In this example, we will try the pretrained Dutch NER model from Flair.

In [41]:
import rubrix as rb
from flair.data import Sentence
from flair.models import SequenceTagger

input_text = "De Nachtwacht is in het Rijksmuseum"

# Loading our NER model
tagger = SequenceTagger.load('flair/ner-dutch')

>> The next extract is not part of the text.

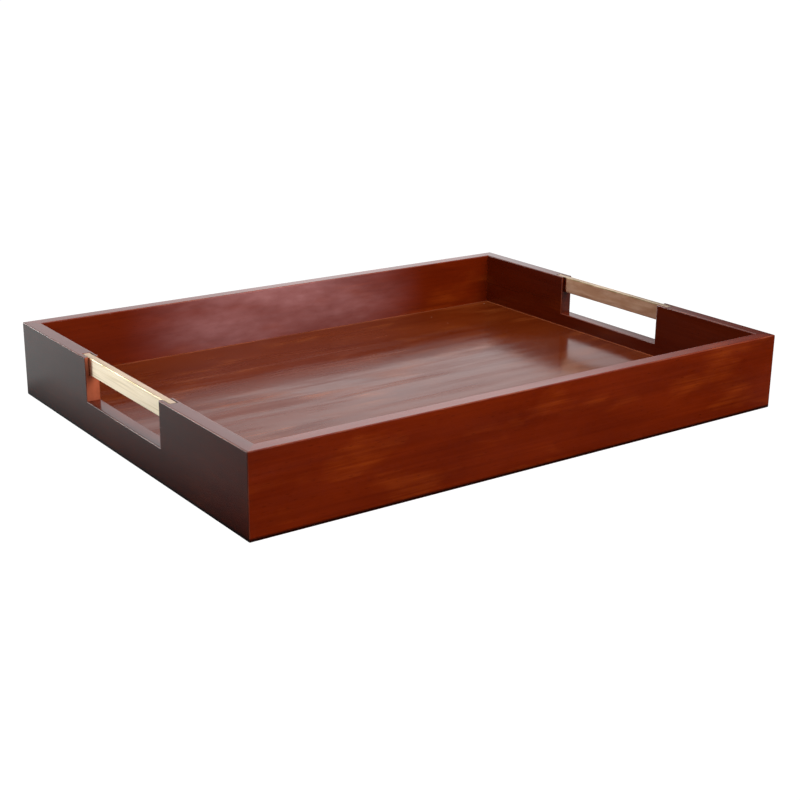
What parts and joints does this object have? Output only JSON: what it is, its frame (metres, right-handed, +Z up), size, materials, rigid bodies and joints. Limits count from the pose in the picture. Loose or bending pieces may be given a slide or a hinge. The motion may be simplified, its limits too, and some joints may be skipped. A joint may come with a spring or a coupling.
{
  "type": "serving tray",
  "caption": "Rectangular lacquered wooden serving tray with mitred walls, a flat recessed floor and brass bar handles over hand notches in both end walls.",
  "frame": {"origin": "centre of the tray's footprint, on the surface that it stands on", "axes": "+X along the tray's length, from one handle to the other; +Y across its width; +Z up"},
  "size_m": [0.508, 0.381, 0.064],
  "materials": {
    "lacquered_wood": "gloss lacquer",
    "plywood": "raw",
    "brushed_brass": "brushed"
  },
  "bodies": {
    "root": {"front_board": "lacquered_wood", "back_board": "lacquered_wood", "left_end_board": "lacquered_wood", "right_end_board": "lacquered_wood", "base_panel": "lacquered_wood", "front_left_spline": "plywood", "front_right_spline": "plywood", "back_left_spline": "plywood", "back_right_spline": "plywood", "left_handle_bar": "brushed_brass", "right_handle_bar": "brushed_brass", "left_handle_front_stud": "brushed_brass", "left_handle_back_stud": "brushed_brass", "right_handle_front_stud": "brushed_brass", "right_handle_back_stud": "brushed_brass"}
  },
  "joints": []
}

# Creating Sentence object
sentence = Sentence(input_text)

# run NER over sentence
tagger.predict(sentence)

# Building TokenClassificationRecord
record = rb.TokenClassificationRecord(
    text=input_text,
    tokens=[token.text for token in sentence],
    prediction=[(entity.get_labels()[0].value, entity.start_pos, entity.end_pos) for entity in sentence.get_spans('ner')],
    prediction_agent="flair/ner-dutch",
)

# Logging into Rubrix
rb.log(records=record, name="dutch-flair-ner")

2021-05-29 21:50:34,951 loading file /Users/ignaciotalaveracepeda/.flair/models/ner-dutch/fd03fc5c7a02268a538432a010f4d09ec15e55fe70efd02dfea158916fa4cba8.04438768e42ba7d6599cea01fcabf77563c8c7e2b27a245618f0ed535ad8919c


BulkResponse(dataset='dutch-flair-ner', processed=1, failed=0)

#### POS tagging

In the following snippet we will use de multilingual POS tagging model from Flair.

In [42]:
import rubrix as rb
from flair.data import Sentence
from flair.models import SequenceTagger

input_text = "George Washington went to Washington. Dort kaufte er einen Hut."

# Loading our NER model
tagger = SequenceTagger.load("flair/upos-multi")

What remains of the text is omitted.